When I went back for a visit in 1972, I took a chance and dropped in at the Hungária Coffee House, the New York now, and had a much smaller, but equally good somlói. After that I just dreamed about it, never quite repeating the same experience. I remember trying one at the Erkel in 1984 and in some coffee shop in Tatabánya four years later and on both occasions being utterly disappointed.

The Hungária Coffee House [New York Coffe House now]

I made it a few times myself; never quite getting the flavour right. Periodical Internet searches resulted in much the same bland recipe until, good grief; I found the answer in one of my own cookbooks! It was in János Rákóczi’s “Konyhaművészet”. I had it all along but thanks to the weird indexing I never stumbled on it until then. Aha! What has been missing from most of the recipes was the orange flavour. Rákóczi put orange rind into his rum soak!

I make it with richer custard though. I also soak the raisins in the rum. It took me only 4 decades and some, but finally I believe I have the recipe to the somlói my great uncle introduced me to all those years ago in Budapest.

First make the rum raisins. Then make the syrup. Then make the custard. While everything is cooling, bake the cakes. While the cakes bake set out the various fillings. When the cakes are cooled somewhat, you can stack the somlói. Cover it and move it into the fridge for the flavours to merge and mature.
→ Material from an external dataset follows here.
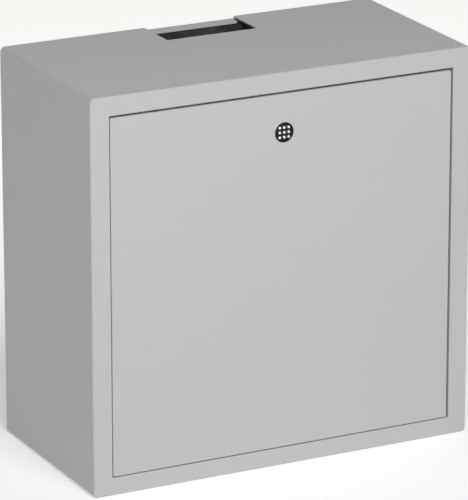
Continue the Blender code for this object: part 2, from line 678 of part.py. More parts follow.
def build_bail():
    bend = 0.004
    end = 0.161
    right = [(end, 0)] + arc(BAIL_HALF + 0.003, -0.003, 0.003, 90, 180, 5)
    right += arc(BAIL_HALF - bend, -BAIL_ARM + bend, bend, 0, -90, 6)
    points = right + [(-x, y) for x, y in reversed(right)]
    curve = bpy.data.curves.new("liner_bail", "CURVE")
    curve.dimensions = "3D"
    curve.bevel_depth = WIRE_RADIUS
    curve.bevel_resolution = 2
    curve.use_fill_caps = True
    spline = curve.splines.new("POLY")
    spline.points.add(len(points) - 1)
    for point, (x, y) in zip(spline.points, points):
        point.co = (x, y, 0, 1)
    add("liner_bail", curve, STEEL, bail_axis, (0, BAIL_Y, BAIL_Z))
    turned("bail_grip", ring_profile(WIRE_RADIUS + FIT, 0.0050, -0.045, 0.045), RUBBER, bail_axis,
           (0, BAIL_Y - BAIL_ARM, BAIL_Z), FACE_SIDE[1])


back_panel = build_casing()
build_slot(back_panel)
build_strike()
build_guides()
door_panel = build_door()
build_hinges(door_panel)
build_stays()
build_lock()
build_liner()
build_bail()
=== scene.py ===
"""The ashtray bin's looks: sheet-metal skins, lock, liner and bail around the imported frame."""

import json
import math

import bmesh
import bpy
from mathutils import Matrix, Vector


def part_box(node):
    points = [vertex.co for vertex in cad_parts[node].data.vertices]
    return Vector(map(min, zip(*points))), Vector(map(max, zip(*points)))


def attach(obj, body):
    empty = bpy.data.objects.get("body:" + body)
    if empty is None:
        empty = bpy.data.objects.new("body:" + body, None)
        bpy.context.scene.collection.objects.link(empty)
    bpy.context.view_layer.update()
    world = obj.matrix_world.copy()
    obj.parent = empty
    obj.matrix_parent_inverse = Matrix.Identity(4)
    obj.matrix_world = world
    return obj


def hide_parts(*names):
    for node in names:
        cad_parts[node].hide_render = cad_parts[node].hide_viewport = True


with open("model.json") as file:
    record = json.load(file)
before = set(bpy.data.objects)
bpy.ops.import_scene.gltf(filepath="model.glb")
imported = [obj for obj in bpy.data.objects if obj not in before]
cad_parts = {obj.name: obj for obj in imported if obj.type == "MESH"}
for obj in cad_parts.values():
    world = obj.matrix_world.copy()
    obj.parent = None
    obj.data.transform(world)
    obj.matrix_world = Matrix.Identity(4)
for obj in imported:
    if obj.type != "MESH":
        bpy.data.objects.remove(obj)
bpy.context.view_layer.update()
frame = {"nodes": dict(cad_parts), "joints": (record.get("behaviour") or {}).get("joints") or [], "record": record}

# ---------------------------------------------------------------- sizes, read from the frame
HOUSING_LOW, HOUSING_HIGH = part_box("housing_shell")
DOOR_LOW, DOOR_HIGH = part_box("door_panel")
BACK_LOW, BACK_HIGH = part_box("back_panel")
LEDGE_LOW, LEDGE_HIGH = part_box("stub_ledge")
LINER_LOW, LINER_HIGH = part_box("liner_body")
BARREL_LOW, BARREL_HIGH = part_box("lock_barrel")
JOINTS = {joint["name"]: joint for joint in frame["joints"]}

FRONT, REAR = HOUSING_LOW.y, HOUSING_HIGH.y
HEIGHT, HALF_WIDTH = HOUSING_HIGH.z, HOUSING_HIGH.x
SHEET = 0.0015
FRAME_SIDE, FRAME_TOP, FRAME_BOTTOM = 0.0195, 0.019, 0.0178
CORNER_RADIUS, FOLD_RADIUS, LIP_RADIUS = 0.005, 0.002, 0.0007
BACK_CORNER = CORNER_RADIUS - (HOUSING_HIGH.x - BACK_HIGH.x)
CORNER_STEPS, FOLD_STEPS = 10, 5
EDGE = 0.0003  # rounding of a cut sheet edge
FIT = 0.0003  # gap between pieces that touch
NOTCH_HALF, NOTCH_FRONT = 0.048, 0.0495
LOCK_HEAD = (BARREL_HIGH.x - BARREL_LOW.x) / 2 - 0.0025  # radius of the lock's round face
WALL_HOLE_X, WALL_HOLE_Z, WALL_HOLE_RADIUS = 0.150, (0.060, 0.330), 0.00275
RIVET_SHANK, RIVET_HOLE = 0.0016, 0.0019
RETURN_END = DOOR_HIGH.y
SMOOTH_ANGLE = math.radians(32)
ON_AXIS = 1e-7  # a turned profile's radius below this is a single point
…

Give it at least 24 hours of rest. The chocolate sauce can be made any time before you serve the somlói, but the whipping cream is to be whipped just before serving.

You supposed to bake 3 thin foam cakes; one vanilla, one chocolate and one walnut. In the end the cakes are indistinguishable from one another so I thought why not merge them already? I still made 3 cakes, but from one batter. What would you call a vanilla-chocolate-walnut foam cake? Dividing the batter between the three pans was considerably faster than baking 3 different cakes. I considered buying three small baking pans for the project, but in the end I baked my cakes in three disposable cake pans. Their depth allowed me to use one of the pans for layering the somlói. In the end it was all very convenient.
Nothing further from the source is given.